## [WRITTEN REQUEST]
Print each line from the start of the records below up through the line where "self.count += len(points)" is found, exactly as given.

[Object modeling scripts]
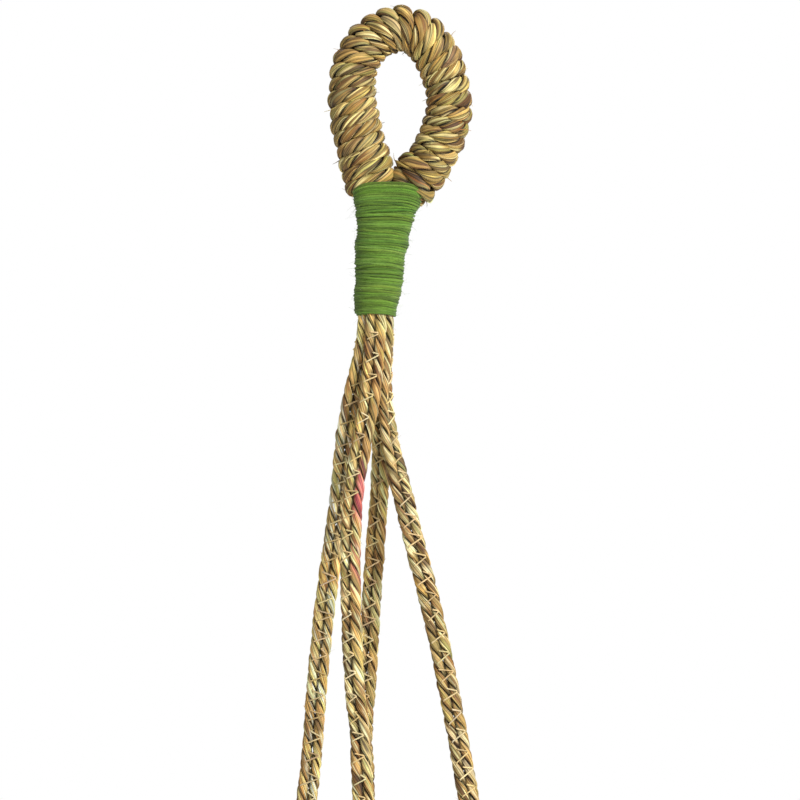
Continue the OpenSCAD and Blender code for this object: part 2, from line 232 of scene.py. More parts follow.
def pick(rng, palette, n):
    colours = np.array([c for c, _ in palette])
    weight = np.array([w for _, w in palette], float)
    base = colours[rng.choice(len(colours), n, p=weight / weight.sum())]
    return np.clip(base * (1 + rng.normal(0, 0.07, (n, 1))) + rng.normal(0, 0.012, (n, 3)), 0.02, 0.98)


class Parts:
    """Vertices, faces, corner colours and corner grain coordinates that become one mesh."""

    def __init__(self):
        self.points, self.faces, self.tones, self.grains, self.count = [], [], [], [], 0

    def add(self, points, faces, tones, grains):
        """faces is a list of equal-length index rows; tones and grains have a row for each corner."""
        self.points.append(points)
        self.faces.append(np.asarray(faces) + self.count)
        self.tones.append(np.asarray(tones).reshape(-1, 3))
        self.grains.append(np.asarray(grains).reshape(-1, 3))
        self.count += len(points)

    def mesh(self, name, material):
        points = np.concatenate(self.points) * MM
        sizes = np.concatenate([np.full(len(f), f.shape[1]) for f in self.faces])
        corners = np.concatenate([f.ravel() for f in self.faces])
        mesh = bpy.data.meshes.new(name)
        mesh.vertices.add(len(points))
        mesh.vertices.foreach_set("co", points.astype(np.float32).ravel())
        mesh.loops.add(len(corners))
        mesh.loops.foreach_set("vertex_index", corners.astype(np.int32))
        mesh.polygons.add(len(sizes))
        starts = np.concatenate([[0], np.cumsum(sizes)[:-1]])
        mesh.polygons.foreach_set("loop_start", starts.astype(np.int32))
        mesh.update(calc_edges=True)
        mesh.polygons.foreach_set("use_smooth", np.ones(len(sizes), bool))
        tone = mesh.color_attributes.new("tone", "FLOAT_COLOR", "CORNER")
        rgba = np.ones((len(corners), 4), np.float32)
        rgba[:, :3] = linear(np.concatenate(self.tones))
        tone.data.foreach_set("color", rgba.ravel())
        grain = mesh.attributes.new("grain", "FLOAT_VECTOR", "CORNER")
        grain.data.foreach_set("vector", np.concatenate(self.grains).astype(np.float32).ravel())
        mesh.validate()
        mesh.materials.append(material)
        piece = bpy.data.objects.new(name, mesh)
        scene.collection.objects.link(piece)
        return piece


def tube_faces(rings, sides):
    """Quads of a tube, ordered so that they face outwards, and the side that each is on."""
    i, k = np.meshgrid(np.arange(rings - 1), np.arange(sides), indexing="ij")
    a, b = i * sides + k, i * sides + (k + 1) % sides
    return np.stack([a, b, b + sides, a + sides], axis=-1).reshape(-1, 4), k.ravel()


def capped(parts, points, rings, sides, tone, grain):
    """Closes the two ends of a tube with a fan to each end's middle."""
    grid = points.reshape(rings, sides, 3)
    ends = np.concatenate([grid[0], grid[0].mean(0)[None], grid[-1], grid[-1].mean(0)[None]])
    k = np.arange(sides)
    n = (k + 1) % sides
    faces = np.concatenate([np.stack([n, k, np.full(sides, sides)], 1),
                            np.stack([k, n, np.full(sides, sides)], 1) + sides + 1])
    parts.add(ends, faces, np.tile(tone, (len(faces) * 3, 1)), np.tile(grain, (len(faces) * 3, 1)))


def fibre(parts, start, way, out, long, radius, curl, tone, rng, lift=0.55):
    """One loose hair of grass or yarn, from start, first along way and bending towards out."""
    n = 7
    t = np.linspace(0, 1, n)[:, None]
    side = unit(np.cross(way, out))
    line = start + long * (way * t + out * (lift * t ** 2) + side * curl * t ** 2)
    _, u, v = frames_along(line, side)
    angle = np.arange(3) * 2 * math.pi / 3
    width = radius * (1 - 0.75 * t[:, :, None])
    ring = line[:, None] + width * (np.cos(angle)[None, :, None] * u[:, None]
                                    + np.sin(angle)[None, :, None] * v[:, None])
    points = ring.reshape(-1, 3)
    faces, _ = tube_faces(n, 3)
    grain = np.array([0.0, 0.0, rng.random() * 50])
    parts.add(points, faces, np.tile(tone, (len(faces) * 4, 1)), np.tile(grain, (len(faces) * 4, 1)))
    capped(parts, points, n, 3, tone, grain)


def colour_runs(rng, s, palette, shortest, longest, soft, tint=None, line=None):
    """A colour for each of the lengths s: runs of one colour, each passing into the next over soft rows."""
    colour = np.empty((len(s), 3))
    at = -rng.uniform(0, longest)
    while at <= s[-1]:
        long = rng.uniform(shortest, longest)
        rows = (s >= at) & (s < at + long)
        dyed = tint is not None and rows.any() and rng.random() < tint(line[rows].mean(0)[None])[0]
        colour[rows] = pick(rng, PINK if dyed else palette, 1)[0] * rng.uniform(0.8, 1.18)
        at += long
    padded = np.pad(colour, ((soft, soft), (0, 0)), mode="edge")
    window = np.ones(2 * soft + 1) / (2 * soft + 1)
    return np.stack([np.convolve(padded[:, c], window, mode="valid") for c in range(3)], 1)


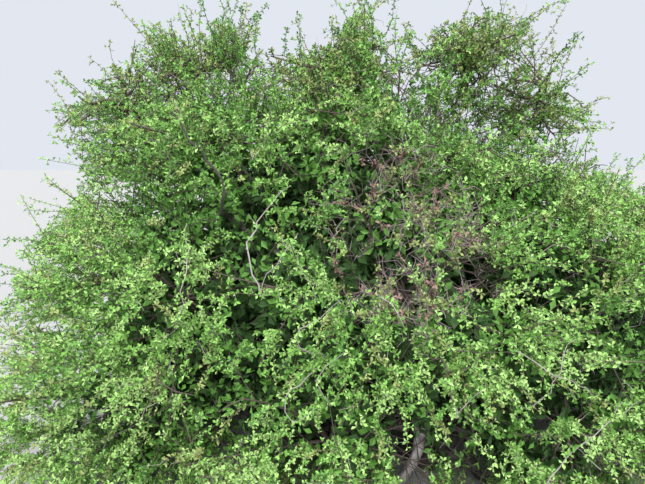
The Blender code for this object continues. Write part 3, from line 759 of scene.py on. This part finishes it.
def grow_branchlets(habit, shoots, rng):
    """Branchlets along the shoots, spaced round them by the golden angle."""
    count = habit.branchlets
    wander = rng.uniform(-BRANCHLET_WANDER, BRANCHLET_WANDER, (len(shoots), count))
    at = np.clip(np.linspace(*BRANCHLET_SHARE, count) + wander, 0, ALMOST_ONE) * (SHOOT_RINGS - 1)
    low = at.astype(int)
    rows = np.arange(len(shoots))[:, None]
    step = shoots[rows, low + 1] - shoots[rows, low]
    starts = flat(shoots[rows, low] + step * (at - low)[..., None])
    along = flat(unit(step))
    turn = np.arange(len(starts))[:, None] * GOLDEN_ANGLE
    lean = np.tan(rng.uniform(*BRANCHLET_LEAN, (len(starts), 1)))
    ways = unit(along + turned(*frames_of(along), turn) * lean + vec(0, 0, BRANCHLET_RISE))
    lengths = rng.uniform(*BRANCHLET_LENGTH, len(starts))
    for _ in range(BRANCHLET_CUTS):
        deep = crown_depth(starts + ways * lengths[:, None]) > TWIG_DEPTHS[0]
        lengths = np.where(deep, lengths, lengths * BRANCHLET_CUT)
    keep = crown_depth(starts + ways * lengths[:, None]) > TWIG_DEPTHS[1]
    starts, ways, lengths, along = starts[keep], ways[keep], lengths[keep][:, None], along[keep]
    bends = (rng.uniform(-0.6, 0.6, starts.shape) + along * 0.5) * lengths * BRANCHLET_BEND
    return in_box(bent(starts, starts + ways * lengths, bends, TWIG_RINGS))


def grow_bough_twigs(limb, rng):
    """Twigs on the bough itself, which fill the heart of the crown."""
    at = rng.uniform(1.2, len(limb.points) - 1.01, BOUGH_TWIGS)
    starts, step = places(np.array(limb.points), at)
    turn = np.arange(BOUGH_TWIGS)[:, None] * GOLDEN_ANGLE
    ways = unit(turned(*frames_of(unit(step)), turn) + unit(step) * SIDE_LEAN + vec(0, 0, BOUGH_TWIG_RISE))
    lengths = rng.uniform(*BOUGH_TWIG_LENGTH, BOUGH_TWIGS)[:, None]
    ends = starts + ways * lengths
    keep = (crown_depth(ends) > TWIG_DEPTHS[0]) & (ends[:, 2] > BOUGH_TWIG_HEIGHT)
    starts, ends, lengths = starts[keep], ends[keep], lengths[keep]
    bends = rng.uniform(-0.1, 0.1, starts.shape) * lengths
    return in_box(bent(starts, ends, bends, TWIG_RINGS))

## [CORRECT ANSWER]
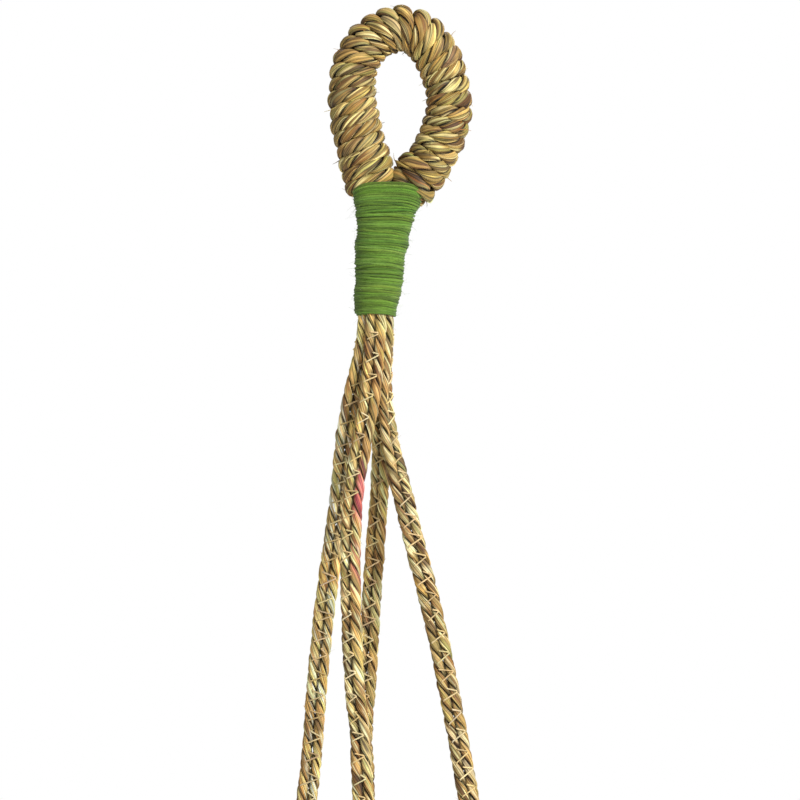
Continue the OpenSCAD and Blender code for this object: part 2, from line 232 of scene.py. More parts follow.
def pick(rng, palette, n):
    colours = np.array([c for c, _ in palette])
    weight = np.array([w for _, w in palette], float)
    base = colours[rng.choice(len(colours), n, p=weight / weight.sum())]
    return np.clip(base * (1 + rng.normal(0, 0.07, (n, 1))) + rng.normal(0, 0.012, (n, 3)), 0.02, 0.98)


class Parts:
    """Vertices, faces, corner colours and corner grain coordinates that become one mesh."""

    def __init__(self):
        self.points, self.faces, self.tones, self.grains, self.count = [], [], [], [], 0

    def add(self, points, faces, tones, grains):
        """faces is a list of equal-length index rows; tones and grains have a row for each corner."""
        self.points.append(points)
        self.faces.append(np.asarray(faces) + self.count)
        self.tones.append(np.asarray(tones).reshape(-1, 3))
        self.grains.append(np.asarray(grains).reshape(-1, 3))
        self.count += len(points)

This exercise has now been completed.